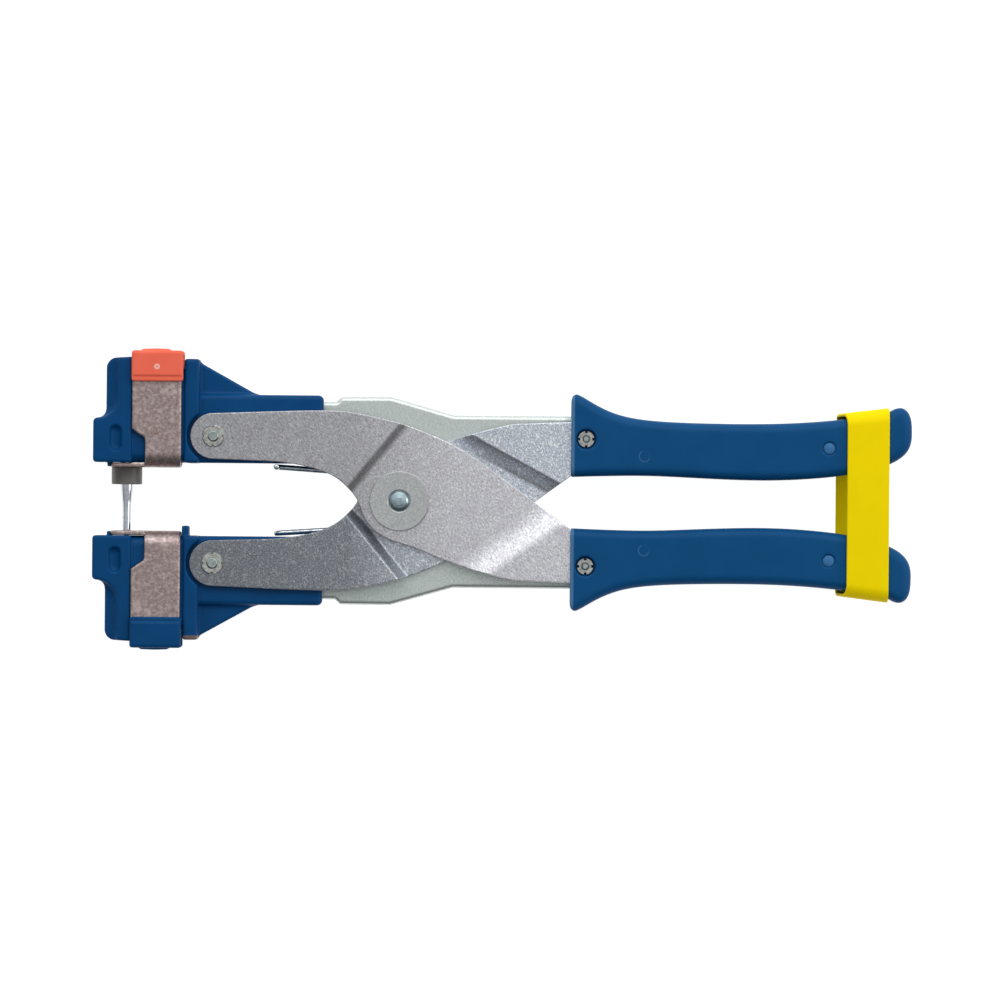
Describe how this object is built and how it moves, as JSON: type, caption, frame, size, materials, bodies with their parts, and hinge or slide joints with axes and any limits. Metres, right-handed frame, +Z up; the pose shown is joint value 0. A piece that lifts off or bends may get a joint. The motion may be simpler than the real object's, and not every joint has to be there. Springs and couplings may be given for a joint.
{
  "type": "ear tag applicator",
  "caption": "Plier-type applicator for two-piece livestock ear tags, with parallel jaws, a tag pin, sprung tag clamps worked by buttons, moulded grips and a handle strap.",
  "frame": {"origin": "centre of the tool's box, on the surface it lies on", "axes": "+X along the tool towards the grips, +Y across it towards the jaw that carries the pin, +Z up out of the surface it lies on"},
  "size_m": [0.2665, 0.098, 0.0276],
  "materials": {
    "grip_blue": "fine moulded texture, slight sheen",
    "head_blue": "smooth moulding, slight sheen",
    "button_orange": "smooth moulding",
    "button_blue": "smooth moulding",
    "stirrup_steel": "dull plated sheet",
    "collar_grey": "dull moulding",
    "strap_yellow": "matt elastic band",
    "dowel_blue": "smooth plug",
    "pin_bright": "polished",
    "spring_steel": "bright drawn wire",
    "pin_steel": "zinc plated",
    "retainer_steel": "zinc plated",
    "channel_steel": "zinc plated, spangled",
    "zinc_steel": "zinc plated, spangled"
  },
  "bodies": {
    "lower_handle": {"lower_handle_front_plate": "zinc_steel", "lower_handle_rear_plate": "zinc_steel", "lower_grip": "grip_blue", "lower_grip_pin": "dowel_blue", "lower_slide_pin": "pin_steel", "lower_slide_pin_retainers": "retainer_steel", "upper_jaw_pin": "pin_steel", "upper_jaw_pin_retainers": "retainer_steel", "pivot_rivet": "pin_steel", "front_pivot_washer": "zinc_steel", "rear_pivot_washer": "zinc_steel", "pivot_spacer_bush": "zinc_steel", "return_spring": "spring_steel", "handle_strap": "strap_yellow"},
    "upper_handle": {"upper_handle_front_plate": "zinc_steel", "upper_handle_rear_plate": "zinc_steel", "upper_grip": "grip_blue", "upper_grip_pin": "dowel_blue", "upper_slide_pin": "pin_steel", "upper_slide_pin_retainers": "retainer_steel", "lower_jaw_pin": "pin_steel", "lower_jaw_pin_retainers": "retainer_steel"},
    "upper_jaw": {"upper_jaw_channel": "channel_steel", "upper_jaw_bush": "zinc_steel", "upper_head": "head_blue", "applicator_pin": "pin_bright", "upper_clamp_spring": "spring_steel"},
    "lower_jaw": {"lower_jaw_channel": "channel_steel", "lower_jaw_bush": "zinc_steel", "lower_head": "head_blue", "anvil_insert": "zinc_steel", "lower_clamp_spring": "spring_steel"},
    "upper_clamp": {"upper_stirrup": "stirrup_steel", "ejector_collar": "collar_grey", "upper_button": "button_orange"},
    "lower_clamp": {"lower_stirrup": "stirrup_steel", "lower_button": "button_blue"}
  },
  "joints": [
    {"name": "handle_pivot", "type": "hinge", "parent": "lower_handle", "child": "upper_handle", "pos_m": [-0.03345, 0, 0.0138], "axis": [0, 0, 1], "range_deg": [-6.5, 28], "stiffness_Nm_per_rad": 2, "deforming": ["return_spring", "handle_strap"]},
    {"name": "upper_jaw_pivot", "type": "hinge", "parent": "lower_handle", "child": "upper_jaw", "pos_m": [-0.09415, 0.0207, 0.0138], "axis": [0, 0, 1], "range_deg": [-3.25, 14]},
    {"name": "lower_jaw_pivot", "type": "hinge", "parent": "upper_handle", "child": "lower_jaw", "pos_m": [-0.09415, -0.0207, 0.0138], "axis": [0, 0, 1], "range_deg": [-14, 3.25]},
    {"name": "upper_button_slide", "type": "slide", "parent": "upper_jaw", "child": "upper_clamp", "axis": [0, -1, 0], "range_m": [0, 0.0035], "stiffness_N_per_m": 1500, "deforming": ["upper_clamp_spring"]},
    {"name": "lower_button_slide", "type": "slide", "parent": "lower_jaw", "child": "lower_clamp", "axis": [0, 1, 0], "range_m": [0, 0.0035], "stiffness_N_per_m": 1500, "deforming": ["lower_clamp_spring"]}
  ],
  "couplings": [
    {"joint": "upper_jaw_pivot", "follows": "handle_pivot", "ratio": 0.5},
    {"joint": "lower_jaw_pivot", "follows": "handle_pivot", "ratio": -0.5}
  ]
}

Goal of the exercise
Reproduce the full listing exactly.

Result for this exercise
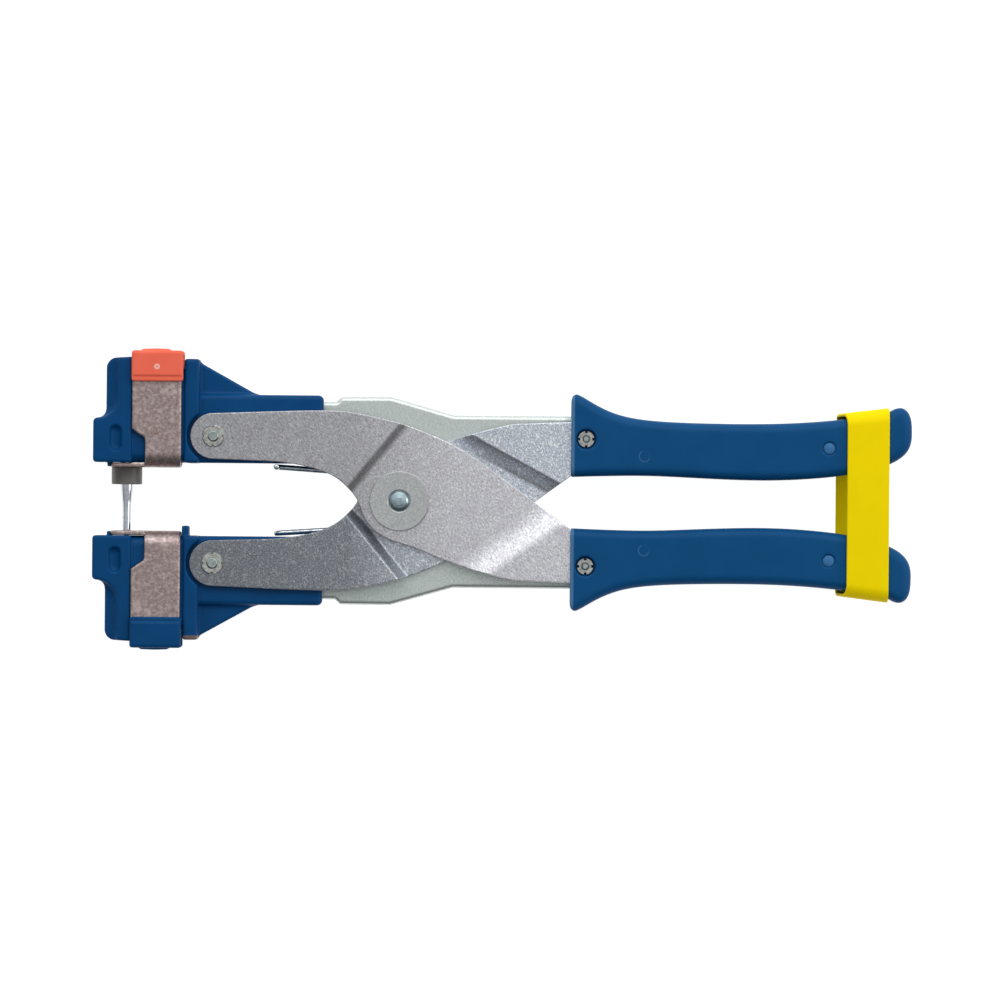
Describe how this object is built and how it moves, as JSON: type, caption, frame, size, materials, bodies with their parts, and hinge or slide joints with axes and any limits. Metres, right-handed frame, +Z up; the pose shown is joint value 0. A piece that lifts off or bends may get a joint. The motion may be simpler than the real object's, and not every joint has to be there. Springs and couplings may be given for a joint.
{
  "type": "ear tag applicator",
  "caption": "Plier-type applicator for two-piece livestock ear tags, with parallel jaws, a tag pin, sprung tag clamps worked by buttons, moulded grips and a handle strap.",
  "frame": {"origin": "centre of the tool's box, on the surface it lies on", "axes": "+X along the tool towards the grips, +Y across it towards the jaw that carries the pin, +Z up out of the surface it lies on"},
  "size_m": [0.2665, 0.098, 0.0276],
  "materials": {
    "grip_blue": "fine moulded texture, slight sheen",
    "head_blue": "smooth moulding, slight sheen",
    "button_orange": "smooth moulding",
    "button_blue": "smooth moulding",
    "stirrup_steel": "dull plated sheet",
    "collar_grey": "dull moulding",
    "strap_yellow": "matt elastic band",
    "dowel_blue": "smooth plug",
    "pin_bright": "polished",
    "spring_steel": "bright drawn wire",
    "pin_steel": "zinc plated",
    "retainer_steel": "zinc plated",
    "channel_steel": "zinc plated, spangled",
    "zinc_steel": "zinc plated, spangled"
  },
  "bodies": {
    "lower_handle": {"lower_handle_front_plate": "zinc_steel", "lower_handle_rear_plate": "zinc_steel", "lower_grip": "grip_blue", "lower_grip_pin": "dowel_blue", "lower_slide_pin": "pin_steel", "lower_slide_pin_retainers": "retainer_steel", "upper_jaw_pin": "pin_steel", "upper_jaw_pin_retainers": "retainer_steel", "pivot_rivet": "pin_steel", "front_pivot_washer": "zinc_steel", "rear_pivot_washer": "zinc_steel", "pivot_spacer_bush": "zinc_steel", "return_spring": "spring_steel", "handle_strap": "strap_yellow"},
    "upper_handle": {"upper_handle_front_plate": "zinc_steel", "upper_handle_rear_plate": "zinc_steel", "upper_grip": "grip_blue", "upper_grip_pin": "dowel_blue", "upper_slide_pin": "pin_steel", "upper_slide_pin_retainers": "retainer_steel", "lower_jaw_pin": "pin_steel", "lower_jaw_pin_retainers": "retainer_steel"},
    "upper_jaw": {"upper_jaw_channel": "channel_steel", "upper_jaw_bush": "zinc_steel", "upper_head": "head_blue", "applicator_pin": "pin_bright", "upper_clamp_spring": "spring_steel"},
    "lower_jaw": {"lower_jaw_channel": "channel_steel", "lower_jaw_bush": "zinc_steel", "lower_head": "head_blue", "anvil_insert": "zinc_steel", "lower_clamp_spring": "spring_steel"},
    "upper_clamp": {"upper_stirrup": "stirrup_steel", "ejector_collar": "collar_grey", "upper_button": "button_orange"},
    "lower_clamp": {"lower_stirrup": "stirrup_steel", "lower_button": "button_blue"}
  },
  "joints": [
    {"name": "handle_pivot", "type": "hinge", "parent": "lower_handle", "child": "upper_handle", "pos_m": [-0.03345, 0, 0.0138], "axis": [0, 0, 1], "range_deg": [-6.5, 28], "stiffness_Nm_per_rad": 2, "deforming": ["return_spring", "handle_strap"]},
    {"name": "upper_jaw_pivot", "type": "hinge", "parent": "lower_handle", "child": "upper_jaw", "pos_m": [-0.09415, 0.0207, 0.0138], "axis": [0, 0, 1], "range_deg": [-3.25, 14]},
    {"name": "lower_jaw_pivot", "type": "hinge", "parent": "upper_handle", "child": "lower_jaw", "pos_m": [-0.09415, -0.0207, 0.0138], "axis": [0, 0, 1], "range_deg": [-14, 3.25]},
    {"name": "upper_button_slide", "type": "slide", "parent": "upper_jaw", "child": "upper_clamp", "axis": [0, -1, 0], "range_m": [0, 0.0035], "stiffness_N_per_m": 1500, "deforming": ["upper_clamp_spring"]},
    {"name": "lower_button_slide", "type": "slide", "parent": "lower_jaw", "child": "lower_clamp", "axis": [0, 1, 0], "range_m": [0, 0.0035], "stiffness_N_per_m": 1500, "deforming": ["lower_clamp_spring"]}
  ],
  "couplings": [
    {"joint": "upper_jaw_pivot", "follows": "handle_pivot", "ratio": 0.5},
    {"joint": "lower_jaw_pivot", "follows": "handle_pivot", "ratio": -0.5}
  ]
}